The Boy Scouts of America has postponed its decision on permitting gay boys and scout leaders into the ranks, undoubtedly bowing to pressure from the very conservative base of organizations that have traditionally sponsored scout troops across the country. No doubt looking to the Episcopal Church’s example, scouting leadership is terrified of splinter scouting organizations. While the Church of Latter Day Saints has kept mum on the subject, BSA leaders are fearful that splintering is inevitable if any policy change is made.
When I earned my Eagle Scout award in 1988, I was damn proud. I am no longer proud. Despite our local council’s rather liberal stance on the issue, I’ve distanced myself from Scouting since my college years. I believe that permitting homosexual Scouts and Scouters (the term for adult leaders) does not run contrary to the Scout Oath. I am certainly not alone — Eagle Scout award recipients have been handing in their badges in droves to protest the organizations stance. Yet the organization holds to its outdated principles. Why? Two simple reasons: money and hubris. Let’s tackle hubris first. Example number one? Apple.
Apple’s Roughshod Approach to PR
Apple has traditionally taken a “my way or the highway” approach to media relations. Major announcements were made at major events, to which only Apple loyalists were invited. Write a bad review? Misbehave at an event? You’re off the list — thank you, don’t come again. But Apple’s “command and control” approach to public relations has shown some kinks in the armor — even Apple couldn’t prevent an engineer from leaving an iPhone prototype behind at a bar.

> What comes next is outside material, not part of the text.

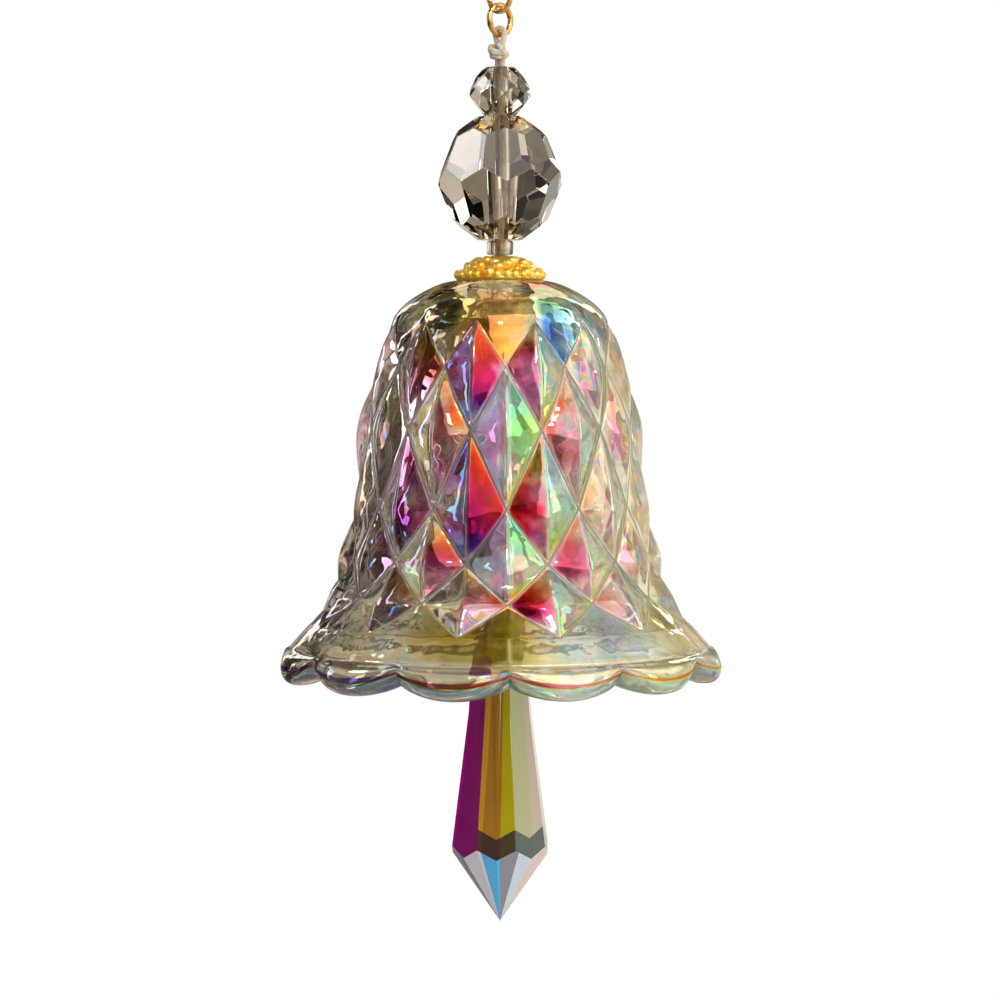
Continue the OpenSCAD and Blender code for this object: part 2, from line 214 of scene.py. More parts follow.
class Nodes:
    """Builds a node tree in few words."""

    def __init__(self, tree):
        self.tree = tree
        tree.nodes.clear()

    def add(self, kind, **settings):
        node = self.tree.nodes.new(kind)
        for key, value in settings.items():
            setattr(node, key, value)
        return node

    def set(self, node, socket, value):
        """A value that is a socket is linked; anything else becomes the input's own value."""
        if isinstance(socket, str):
            names = [s for s in node.inputs if s.name.lower() == socket.lower() and s.enabled]
            target = names[0] if names else node.inputs[socket]
        else:
            target = node.inputs[socket]
        if isinstance(value, bpy.types.NodeSocket):
            self.tree.links.new(value, target)
        else:
            target.default_value = value

    def fill(self, node, **values):
        """Sets inputs by their names, written small and with underscores."""
        for key, value in values.items():
            self.set(node, key.replace("_", " "), value)

    def math(self, operation, *values):
        node = self.add("ShaderNodeMath", operation=operation)
        for i, value in enumerate(values):
            self.set(node, i, value)
        return node.outputs[0]

    def times(self, a, b):
        return self.math("MULTIPLY", a, b)

    def scaled(self, value, gain, offset):
        return self.math("MULTIPLY_ADD", value, gain, offset)

    def clamp(self, value, low=0.0, high=1.0):
        return self.math("MINIMUM", self.math("MAXIMUM", value, low), high)

    def mix(self, factor, a, b, blend="MIX"):
        node = self.add("ShaderNodeMix", data_type="RGBA", blend_type=blend)
        self.set(node, 0, factor)
        self.set(node, 6, a)
        self.set(node, 7, b)
        return node.outputs[2]

    def ramp(self, factor, stops, interpolation="LINEAR"):
        node = self.add("ShaderNodeValToRGB")
        node.color_ramp.interpolation = interpolation
        elements = node.color_ramp.elements
        while len(elements) < len(stops):
            elements.new(0.5)
        for element, (place, colour) in zip(elements, stops):
            element.position = place
            element.color = (*colour, 1) if len(colour) == 3 else colour
        self.set(node, 0, factor)
        return node.outputs[0]

    def noise(self, vector, scale, detail=2.0, rough=0.5):
        node = self.add("ShaderNodeTexNoise")
        self.fill(node, vector=vector, scale=scale, detail=detail, roughness=rough)
        return node.outputs["Fac"]

    def bump(self, height, strength, distance):
        node = self.add("ShaderNodeBump")
        self.fill(node, strength=strength, distance=distance, height=height)
        return node.outputs["Normal"]

    def parts(self, vector):
        """The x, y and z of a vector."""
        node = self.add("ShaderNodeSeparateXYZ")
        self.set(node, "Vector", vector)
        return node.outputs


def new_material(name):
    """A material with one Principled shader, as (material, nodes, shader, object coordinates)."""
    material = bpy.data.materials.new(name)
    material.use_nodes = True
    nodes = Nodes(material.node_tree)
    shader = nodes.add("ShaderNodeBsdfPrincipled")
    output = nodes.add("ShaderNodeOutputMaterial")
    nodes.set(output, "Surface", shader.outputs["BSDF"])
    place = nodes.add("ShaderNodeTexCoord").outputs["Object"]
    return material, nodes, shader, place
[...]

Apple is continuously held up as the prototypical great marketer, and I wouldn’t disagree. But just because Apple’s a great marketer doesn’t mean it’s a great communicator. Don’t confuse the two. Apple is a great marketer in large part because it makes products that market themselves. To be blunt, you don’t need to be a genius to market Apple products. But maybe I need to change the tense a little, as even Apple seems to be realizing it needs to change how it thinks. As Patrick Coffee reports in PR Newser:
For a long time, it seemed like Steve Jobs and the team at Apple saw traditional PR approaches and tools like press releases as ancient relics. They were over it.
Things are different now, though. The Wall Street Journal tells us that, in the light of recent stock dips and disappointing sales numbers, Apple has decided to “subtly [increase] some of its PR—at least for now.”
What does that mean? Well, the team issued an honest-to-God press release to mark the all-but-meaningless evolution of its operating system from iOS 6 to iOS 6.1–and this was “the first time Apple has issued an official press release for a non-major mobile software” roll-out since way back in 2010.
It seems that the blinding light of poor stock performance has identified a few holes in Apple’s communications strategy. Can the blinding light of public opinion change Scouting?
Scouting’s “Come to Jesus” Moment
I shared my thoughts about the state of Scouting with my business partner Chuck Tanowitz, and he talked about his experience with Scouting growing up Jewish in New York. Finding a scout troop where a young Jewish boy can fit in isn’t easy, even in and around New York City. Chuck made a wonderful point during our discussion: that the Boy Scouts need to realize that they need boys (be they straight, white, gay, Jewish or Muslim) more than the boys need them. Chuck found alternatives, and so do many other boys.
Scouting is facing a true existential crisis, and while they definitely shouldn’t dive in head first without testing the waters (oh, speaking of testing the waters, plenty of religious institutions have come out in support of gays in Scouting, including the National Jewish Committee on Scouting), they need to completely re-think not only their core policies, but also their communication strategies if they are to remain relevant in the 21st Century.
Advice for the Boy Scouts, Lessons for Communicators
The Boy Scouts of America have come across as backwards, disorganized and reactive as they’ve struggled through these past few years. Gentlemen, you have until May, but if you need longer, say so now! Get your act together. Do not get hung up on politics, procedures and principles with no regard to serving your community or surviving. Put a crisis plan in place. Set deadlines and stick to them. Understand that this is a divisive issue, and be willing to accept the consequences, however dire. But equally, understand that inaction sends just as much of a message as acts of consequence do. As I learned in COM 100, you cannot not communicate, and right now, you’re speaking volumes.